The Estate of the Artist
Private Collection, Europe (acquired from the above)
Sotheby's, London, June 23, 1999, Lot 12
Acquired by the present owner from the above

Condition

This work is in very good condition. There are intermittent minute cracks at the very edges as the canvas folds around the stretcher. There is a short crack in the black located 2 3/8 – 3 ½" from the top and 26" from the right edge, with a second minute crack, located approximately 2 ½ - 3" to the lower right of the first. There is a diagonal faint linear scratch in the black, roughly 23 ½" long and located 10 ½ - 14" from the right edge. There is slight soiling in the upper left corner and intermittently along the left edge in the cream color. There is a crack in the black located 2 3/8 – 3 ½" from the top and 26" from the right edge with a second minute crack, located approximately 2 ½ - 3" to the lower right of the first. Under ultraviolet light, there are no apparent restorations. This canvas is not framed.
In response to your inquiry, we are pleased to provide you with a general report of the condition of the property described above. Since we are not professional conservators or restorers, we urge you to consult with a restorer or conservator of your choice who will be better able to provide a detailed, professional report. Prospective buyers should inspect each lot to satisfy themselves as to condition and must understand that any statement made by Sotheby's is merely a subjective qualified opinion.
NOTWITHSTANDING THIS REPORT OR ANY DISCUSSIONS CONCERNING CONDITION OF A LOT, ALL LOTS ARE OFFERED AND SOLD "AS IS" IN ACCORDANCE WITH THE CONDITIONS OF SALE PRINTED IN THE CATALOGUE.

Catalogue Note

Created in the year before his death, Andy Warhol’s The Statue of Liberty, 1986, stunningly captures the essential qualities of the artist’s late work whilst recalling the iconic portraits of his early career. Clothed entirely in camouflage, the immediately recognizable figure of The Statue of Liberty appears against a jet-black background, existing simultaneously as figure and abstraction. As such, the present work conveys a duality that encapsulates both the artist’s early silkscreened works and his later abstractions.

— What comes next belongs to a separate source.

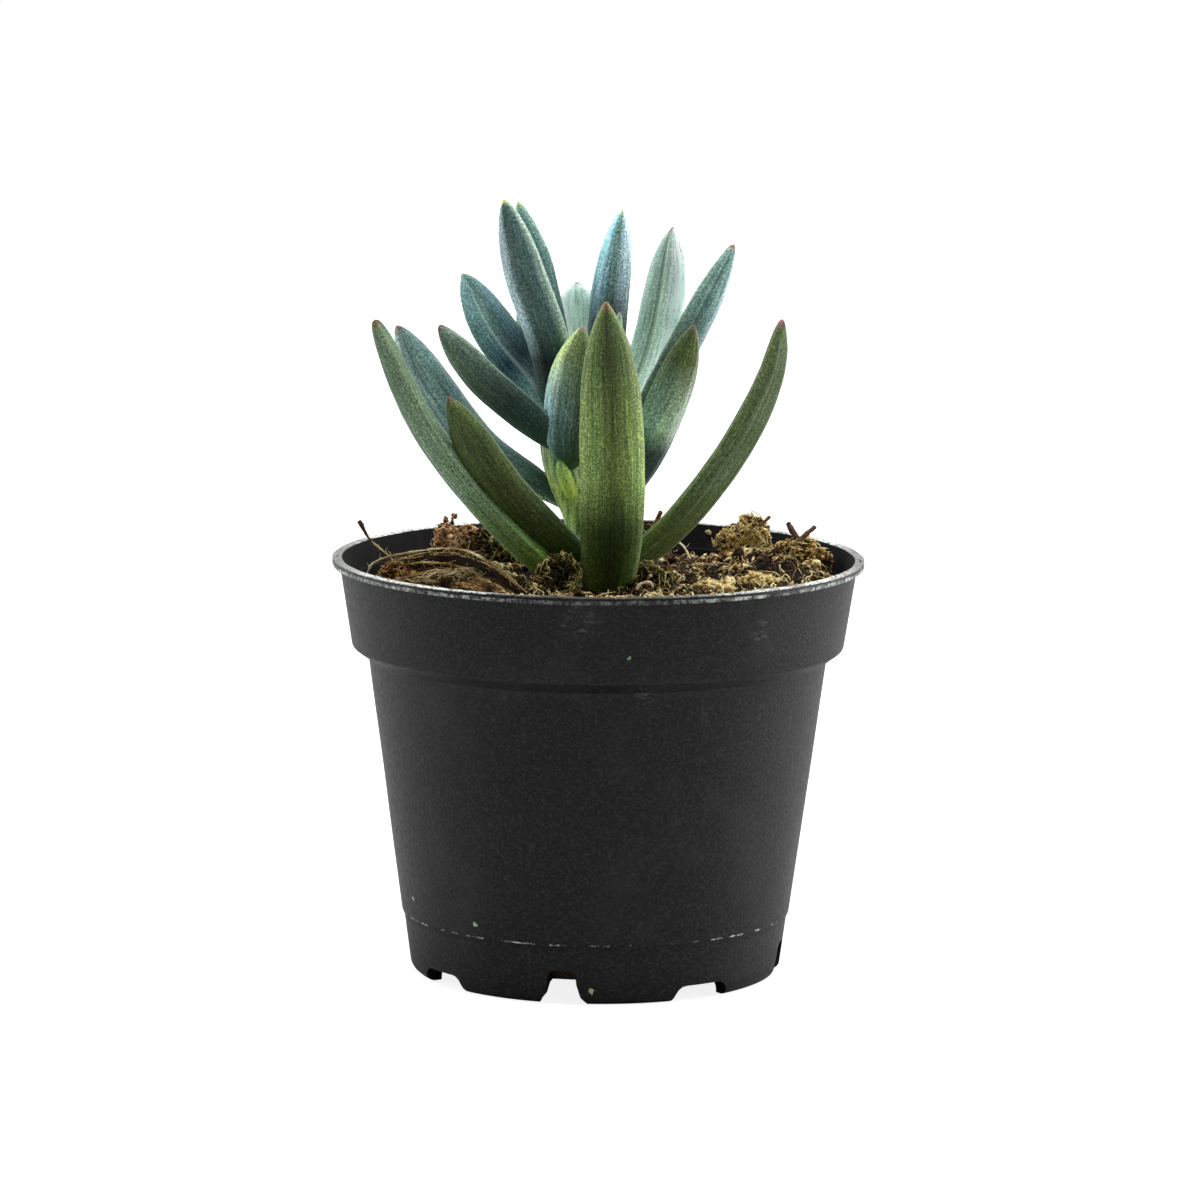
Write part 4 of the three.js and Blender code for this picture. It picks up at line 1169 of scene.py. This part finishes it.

Like his other great Camouflage paintings, the reduced amorphous forms of army green, khaki and white that comprise the camouflage design are graphically dominant; however, here they are used not to conceal but to reveal a figure. An unparalleled icon, laden with historical, social and cultural significance, The Statue of Liberty is a fitting subject for an artist who spent much of his career preoccupied by the dynamics of fame and the iconic. Designed by Frédéric Auguste Bartholdi and dedicated on October 28, 1886, The Statue of Liberty was a gift from the people of France to the United States. The statue is of a robed figure that represents Libertas, the Roman goddess of freedom, and has come, over the course of its life, to stand as the definitive symbol of the fundamental values of freedom and democracy that encapsulate the American Dream. The progenitor of an innately American brand of Pop Art, Andy Warhol chose to celebrate, in the mid-1980s, America’s sovereign muse, the result of which is an impressive group of paintings that are as distinctly American as his Campbell’s Soup Cans.

Warhol first incorporated The Statue of Liberty into two of his 1962 Optical Paintings, which were silkscreened in two distinct layers so that the planes appear to separate when the works are viewed using 3-D glasses. In the artist’s signature fashion, the Statue is serially represented across the entirety of the canvas. Warhol’s source image for these works was likely a nine-by-six inch postcard showing a full image of the Statue. The work, therefore, is not a representation of The Statue of Liberty but a re-presentation of an omnipresent image of the Statue that has infiltrated our collective consciousness. By using a readily available and culturally ubiquitous image, Warhol remained true to his artistic practice, which steadfastly celebrated the social forces of mass commercialization and celebrity fascination that predominated mid-century American life. As opposed to his early Statue of Liberty representations, the present work displays a single image of the Statue, shown from the waist up. Framing his composition so as to include the statue’s crown and tablet, but exclude her torch and the broken chain that rests at her feet, Warhol allowed his figure to occupy nearly the whole of the six-by-six foot canvas surface, resulting in a monumental representation of this seminal American muse. Like the artist’s celebrated single screen representations of Jackie Kennedy, Marilyn Monroe, and Elizabeth Taylor, The Statue of Liberty elevates an already prodigiously significant figure to the status of indisputable icon.